What impresses me the most about continuous variables is not the vast number of analyses that can result, but rather the ability of these variables to connect the scientific community. As described in the lecture, a continuous variable is a scalar physical property, such as mass, concentration, etc. Within each of the different measurements, a standard unit of measurement has been established which is used by scientists all over the world. This allows for scientists around the world to compare data easily and without any blocks in data analysis or losing anything in translation. As a result, a scientist in the United States can have a collaborator in Russia and be able to share data back and forth without giving a second thought to possible data conversion. This ability is achieved by the power of continuous variables.


  1. Your comment on collaboration between a Russian and American scientist reminded me of a psychology seminar I attended on Self-Determination Theory (SDT), which is a theory of human motivation. In brief, SDT states that three universal, innate psychological needs are necessary to achieve psychological need satisfaction: competence, autonomy, and psychological relatedness. This seminar discussed a study that sought to explore the role of autonomy-support on self-motivation and well-being across Russian and U.S. adolescents. My point is that the data collected were largely… not discrete, but ordinal variables! They were in the form of questionnaire answers chosen from a list of rankings, and they were also seamlessly communicated between cultures. There are different ways to think of how continuous and ordinal variables are related. You could divide variables into (1) numerical and (2) categorical, with continuous and discrete variables being numerical and ordinal and nominal being categorical. Or you could divide variables into (1) continuous and (2) discrete, with interval-scale and ratio-scale variables being continuous and ordinal and nominal being discrete. I’m sure there are even more ways to categorize variables (and thus divide the scientific community). At the end of the day, though, all of them connect the scientific community and allow us to measure, study, and present what we observe.

  2. I admire the zeal towards continuous variables you have presented in your post. I agree about the power they have and the role they have/can/do play in the field of statistics and science as a whole.

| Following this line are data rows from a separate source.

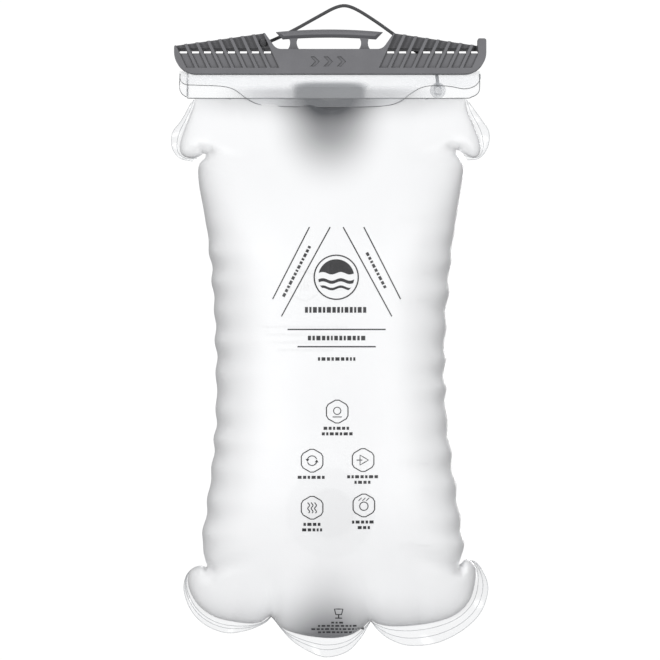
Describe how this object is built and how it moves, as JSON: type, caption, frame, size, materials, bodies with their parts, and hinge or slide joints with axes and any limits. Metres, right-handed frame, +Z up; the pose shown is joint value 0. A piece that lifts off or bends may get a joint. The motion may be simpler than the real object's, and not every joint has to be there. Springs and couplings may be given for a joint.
{
  "type": "hydration bladder",
  "caption": "Flexible drinking-water reservoir with a folded mouth sealed by a slide-off clamp, a hanging handle and a quick-release tube port on the back",
  "frame": {"origin": "middle of the hanger slot, between the closure's rail and the handle's bar", "axes": "+Z up as it hangs, the printed front faces -Y, the closure slides off towards +X"},
  "size_m": [0.1676, 0.0923, 0.3473],
  "materials": {
    "frosted_film": "satin translucent film",
    "clear_film": "clear gloss film",
    "rail_plastic": "clear semi-rigid strip",
    "grey_plastic": "fine spark-textured moulding",
    "cord": "round elastic cord",
    "port_plastic": "smooth moulding",
    "button_plastic": "smooth moulding",
    "seal_rubber": "silicone rubber",
    "steel": "spring wire",
    "print_ink": "screen-printed ink"
  },
  "bodies": {
    "reservoir": {"front_panel": "frosted_film", "back_panel": "frosted_film", "front_mouth_lip": "clear_film", "back_mouth_lip": "clear_film", "fold_rail": "rail_plastic", "tether_cord": "cord", "tether_anchor": "clear_film", "port_flange": "rail_plastic", "port_housing": "port_plastic", "housing_gasket": "seal_rubber", "retaining_ring": "port_plastic", "button_spring": "steel", "poppet_guide": "port_plastic", "poppet_spring": "steel"},
    "closure": {"slide_closure": "grey_plastic", "hanger_handle": "grey_plastic", "tether_knot": "cord"},
    "release_button": {"latch_plate": "port_plastic", "release_button": "button_plastic"},
    "poppet": {"poppet": "port_plastic", "poppet_seal": "seal_rubber"}
  },
  "joints": [
    {"name": "closure_slide", "type": "slide", "parent": "reservoir", "child": "closure", "axis": [1, 0, 0], "range_m": [0, 0.165], "deforming": ["tether_cord"]},
    {"name": "button_press", "type": "slide", "parent": "reservoir", "child": "release_button", "axis": [0, 0, -1], "range_m": [0, 0.0022], "stiffness_N_per_m": 600, "springref_m": -0.002, "deforming": ["button_spring"]},
    {"name": "poppet_open", "type": "slide", "parent": "reservoir", "child": "poppet", "axis": [0, -1, 0], "range_m": [0, 0.003], "stiffness_N_per_m": 400, "springref_m": -0.003, "deforming": ["poppet_spring"]}
  ]
}
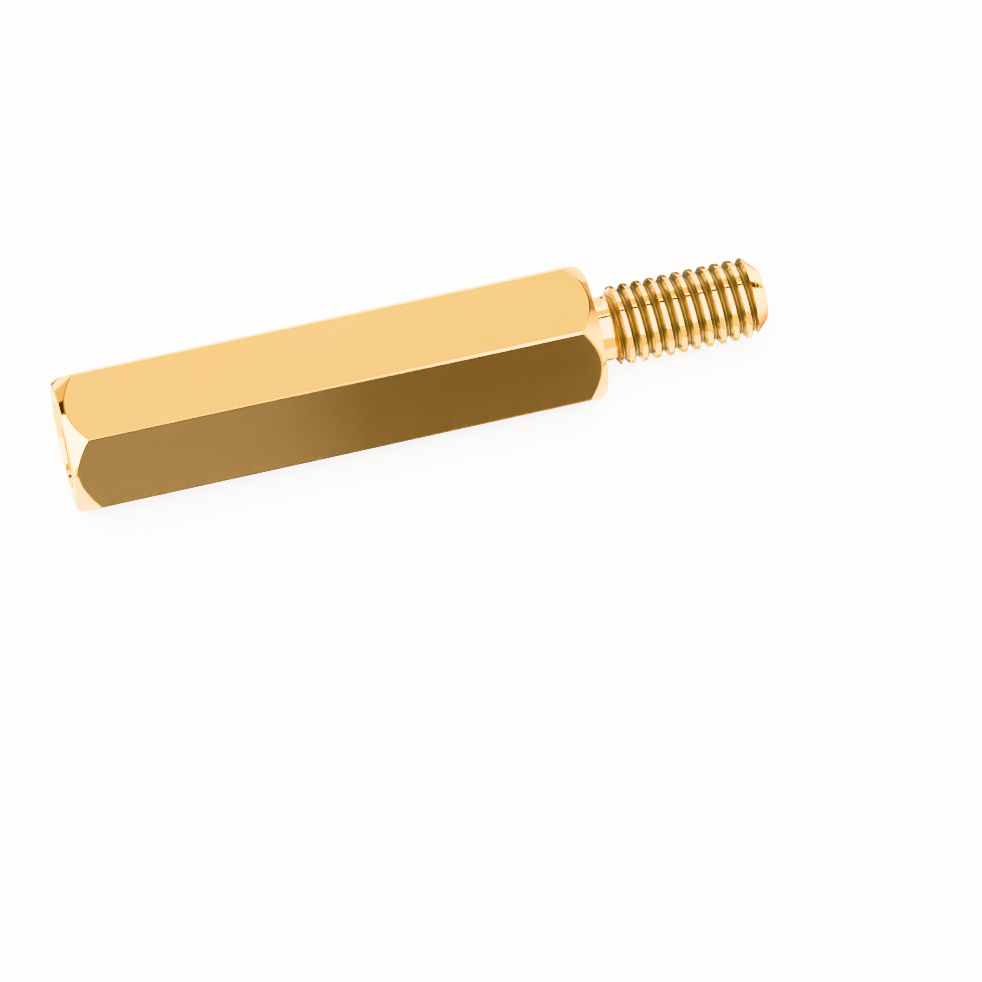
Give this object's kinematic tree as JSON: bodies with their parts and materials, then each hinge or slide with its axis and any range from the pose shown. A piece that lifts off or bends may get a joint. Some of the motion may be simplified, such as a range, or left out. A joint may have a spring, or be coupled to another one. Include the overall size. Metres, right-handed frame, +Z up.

    But it is of course worth mentioning how absent true continuous variables are from the research that we conduct. Most of the data we collect is often discretized to some degree. Even if we're collecting electrophysiological data from neurons every 0.00001 second, we're still discretizing it's activity, which inherently is continuous.

    True continuous variables are rare in observation, and they are incredibly difficult to perform mathematics on. Lets say we have a perfect Gaussian curve – a continuous one. And we want to find the area under this curve. Most of our statistical methods will require us to actually discretize this curve, and find the area under something that looks very much like a Gaussian curve, but technically isn't one.

    And of course, the area under this continuous curve is equal to exactly 1. Discretizing it and finding the area under it will give us answer pretty close to 1, but not exactly 1. Thankfully, it's close enough that most of the time, when it comes to being practical with your results, I guess it doesn't really matter.